Monday, February 1, 2010

The Party's Over....

Happy February Everyone! Guess you know what that means. Another month, another Christmas tree re-do. Yes...I know...Mardi Gras is actually much later this year and in fact, it doesn't occur until after V-Day...but I was an overachiever this year and hey...I still have a Christmas tree standing in my dining room...does it appear I consult the calendar??? : )

I was really feeling a bit down this morning knowing that I HAVE to get busy removing the festive masks and shiny beads that have lifted my spirits more times than I can say during the dark and gloomy month of January. It amazes me a tree I at first was so hesitant to create and feared I would hate, due to the use of some of my least favorite colors, has become so endearing to me. I haven't a clue how many times I have caught myself lost in thought just embracing its uniqueness and pageantry.

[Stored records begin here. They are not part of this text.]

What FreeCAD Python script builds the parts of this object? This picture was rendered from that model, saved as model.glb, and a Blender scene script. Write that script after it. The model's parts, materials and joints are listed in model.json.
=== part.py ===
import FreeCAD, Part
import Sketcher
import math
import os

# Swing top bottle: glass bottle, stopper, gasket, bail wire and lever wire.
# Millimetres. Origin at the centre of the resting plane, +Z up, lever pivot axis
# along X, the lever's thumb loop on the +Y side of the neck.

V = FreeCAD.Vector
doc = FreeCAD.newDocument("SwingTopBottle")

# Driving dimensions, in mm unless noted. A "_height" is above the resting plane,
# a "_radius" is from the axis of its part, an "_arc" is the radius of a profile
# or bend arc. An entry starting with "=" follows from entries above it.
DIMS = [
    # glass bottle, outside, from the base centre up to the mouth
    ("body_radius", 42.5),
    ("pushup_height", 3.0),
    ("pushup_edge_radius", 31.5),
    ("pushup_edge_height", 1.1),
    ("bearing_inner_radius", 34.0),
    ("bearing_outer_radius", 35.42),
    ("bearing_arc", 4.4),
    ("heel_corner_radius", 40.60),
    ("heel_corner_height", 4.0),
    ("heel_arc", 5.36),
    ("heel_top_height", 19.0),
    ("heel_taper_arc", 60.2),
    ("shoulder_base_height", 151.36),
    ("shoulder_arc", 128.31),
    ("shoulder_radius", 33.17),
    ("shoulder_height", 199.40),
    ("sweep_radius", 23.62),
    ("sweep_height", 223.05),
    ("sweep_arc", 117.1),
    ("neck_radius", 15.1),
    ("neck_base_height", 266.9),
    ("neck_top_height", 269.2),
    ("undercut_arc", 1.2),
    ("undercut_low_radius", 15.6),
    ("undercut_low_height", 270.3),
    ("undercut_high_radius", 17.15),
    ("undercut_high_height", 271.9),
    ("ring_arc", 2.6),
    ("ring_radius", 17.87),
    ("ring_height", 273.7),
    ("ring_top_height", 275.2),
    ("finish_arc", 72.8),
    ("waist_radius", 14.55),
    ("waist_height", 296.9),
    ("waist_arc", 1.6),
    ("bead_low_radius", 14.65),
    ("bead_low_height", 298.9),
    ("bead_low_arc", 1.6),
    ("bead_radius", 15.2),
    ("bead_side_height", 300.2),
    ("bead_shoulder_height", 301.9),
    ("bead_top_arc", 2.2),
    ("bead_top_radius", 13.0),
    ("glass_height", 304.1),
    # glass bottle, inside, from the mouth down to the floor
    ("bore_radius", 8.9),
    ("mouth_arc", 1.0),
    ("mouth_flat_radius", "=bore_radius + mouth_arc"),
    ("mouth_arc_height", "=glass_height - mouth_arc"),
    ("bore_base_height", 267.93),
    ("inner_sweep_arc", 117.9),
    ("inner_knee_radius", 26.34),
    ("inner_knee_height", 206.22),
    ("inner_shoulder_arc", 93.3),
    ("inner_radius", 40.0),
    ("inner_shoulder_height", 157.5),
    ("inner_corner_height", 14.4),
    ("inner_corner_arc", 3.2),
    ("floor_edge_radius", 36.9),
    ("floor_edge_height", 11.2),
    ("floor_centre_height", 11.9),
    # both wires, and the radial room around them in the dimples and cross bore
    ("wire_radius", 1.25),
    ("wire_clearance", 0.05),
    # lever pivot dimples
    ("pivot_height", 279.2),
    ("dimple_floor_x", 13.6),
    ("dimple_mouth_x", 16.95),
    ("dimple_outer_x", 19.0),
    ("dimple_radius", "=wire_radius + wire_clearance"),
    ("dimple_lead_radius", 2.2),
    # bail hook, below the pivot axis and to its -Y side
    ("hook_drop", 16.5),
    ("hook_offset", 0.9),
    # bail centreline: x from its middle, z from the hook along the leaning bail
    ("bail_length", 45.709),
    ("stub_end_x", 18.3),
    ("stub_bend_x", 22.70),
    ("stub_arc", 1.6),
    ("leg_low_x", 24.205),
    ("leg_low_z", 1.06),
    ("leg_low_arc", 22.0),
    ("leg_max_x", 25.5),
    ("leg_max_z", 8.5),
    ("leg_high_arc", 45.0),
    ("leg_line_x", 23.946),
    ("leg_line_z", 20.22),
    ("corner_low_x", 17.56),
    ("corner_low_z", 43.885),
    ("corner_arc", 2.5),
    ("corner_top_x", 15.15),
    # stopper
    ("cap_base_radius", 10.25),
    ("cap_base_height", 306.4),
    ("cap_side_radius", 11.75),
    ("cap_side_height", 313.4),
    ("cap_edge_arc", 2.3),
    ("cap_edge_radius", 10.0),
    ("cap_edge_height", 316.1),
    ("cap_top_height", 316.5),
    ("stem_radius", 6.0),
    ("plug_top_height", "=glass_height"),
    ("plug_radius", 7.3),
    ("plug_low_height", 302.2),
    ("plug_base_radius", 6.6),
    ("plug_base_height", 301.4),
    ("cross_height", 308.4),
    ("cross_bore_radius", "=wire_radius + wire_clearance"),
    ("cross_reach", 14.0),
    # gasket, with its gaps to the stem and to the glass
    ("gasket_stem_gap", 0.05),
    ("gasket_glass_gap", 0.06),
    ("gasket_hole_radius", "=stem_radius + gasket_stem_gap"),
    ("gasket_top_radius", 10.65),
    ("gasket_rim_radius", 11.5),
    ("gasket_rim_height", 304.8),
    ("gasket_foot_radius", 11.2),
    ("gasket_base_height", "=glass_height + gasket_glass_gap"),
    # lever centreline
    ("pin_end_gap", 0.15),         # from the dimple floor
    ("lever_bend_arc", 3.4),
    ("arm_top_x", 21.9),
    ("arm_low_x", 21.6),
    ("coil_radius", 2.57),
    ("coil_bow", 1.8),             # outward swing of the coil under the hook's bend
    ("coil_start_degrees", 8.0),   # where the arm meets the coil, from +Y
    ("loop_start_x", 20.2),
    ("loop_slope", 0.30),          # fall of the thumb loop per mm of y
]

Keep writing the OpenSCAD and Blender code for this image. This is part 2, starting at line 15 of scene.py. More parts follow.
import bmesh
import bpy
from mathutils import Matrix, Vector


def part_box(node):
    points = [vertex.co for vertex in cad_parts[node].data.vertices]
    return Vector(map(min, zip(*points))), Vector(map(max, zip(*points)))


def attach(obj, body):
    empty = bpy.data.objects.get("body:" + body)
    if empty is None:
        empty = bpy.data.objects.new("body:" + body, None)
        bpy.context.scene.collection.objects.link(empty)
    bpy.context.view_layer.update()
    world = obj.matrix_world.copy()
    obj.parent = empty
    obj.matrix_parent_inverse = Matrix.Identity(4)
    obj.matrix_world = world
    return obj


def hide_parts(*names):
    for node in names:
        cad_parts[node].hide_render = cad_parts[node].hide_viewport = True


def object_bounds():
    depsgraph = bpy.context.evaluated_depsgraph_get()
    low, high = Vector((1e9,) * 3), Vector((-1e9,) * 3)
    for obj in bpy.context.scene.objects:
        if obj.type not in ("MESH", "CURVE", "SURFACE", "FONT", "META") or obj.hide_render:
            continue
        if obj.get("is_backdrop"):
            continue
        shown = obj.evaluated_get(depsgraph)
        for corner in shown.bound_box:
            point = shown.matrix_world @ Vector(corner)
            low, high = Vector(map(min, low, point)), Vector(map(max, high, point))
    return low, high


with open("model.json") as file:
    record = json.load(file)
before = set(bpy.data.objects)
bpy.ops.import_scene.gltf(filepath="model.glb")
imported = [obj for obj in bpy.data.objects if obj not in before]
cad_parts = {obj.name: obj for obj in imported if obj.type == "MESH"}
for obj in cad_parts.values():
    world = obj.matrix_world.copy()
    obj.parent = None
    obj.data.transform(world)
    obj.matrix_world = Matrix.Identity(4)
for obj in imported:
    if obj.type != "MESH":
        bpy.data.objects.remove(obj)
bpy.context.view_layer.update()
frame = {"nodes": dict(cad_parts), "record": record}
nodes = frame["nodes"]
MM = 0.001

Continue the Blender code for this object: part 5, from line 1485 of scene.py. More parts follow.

Today while making a quick run to the store, I actually found some twinkling red lights. I have never had a tree with red lights on it. In fact, although my Christmas tree designs have run the gamut over the past several years, I remain a traditionalist when it comes to the lighting. The lights are ALWAYS white and I do not allow them to flash. Armed with those red lights I found myself energized and once again excited about the possibilities. So excited by my purchase, I forgot the real reason I went in to the store...a topper for the tree. Oh well...just another excuse to shop one more day before getting to work.

I am hoping to get the tree done tomorrow which will be a big task considering it is my husband's birthday and I have already committed myself to creating one of his all time favorite dinners. Still...the thought of having a tree covered in hearts and pretty red lights seems extra special thinking it would light his birthday. Hey...maybe I can get him to stand extra close so we can find if he sees his shadow...yes, I know, bad Ground Hog's Day joke. After ummmm...well...A LOT of birthdays...believe me, he's heard them all. If I am successful, perhaps I can place his birthday gift under the tree. I can guarantee you he's never had to get his birthday gift under a Christmas tree before.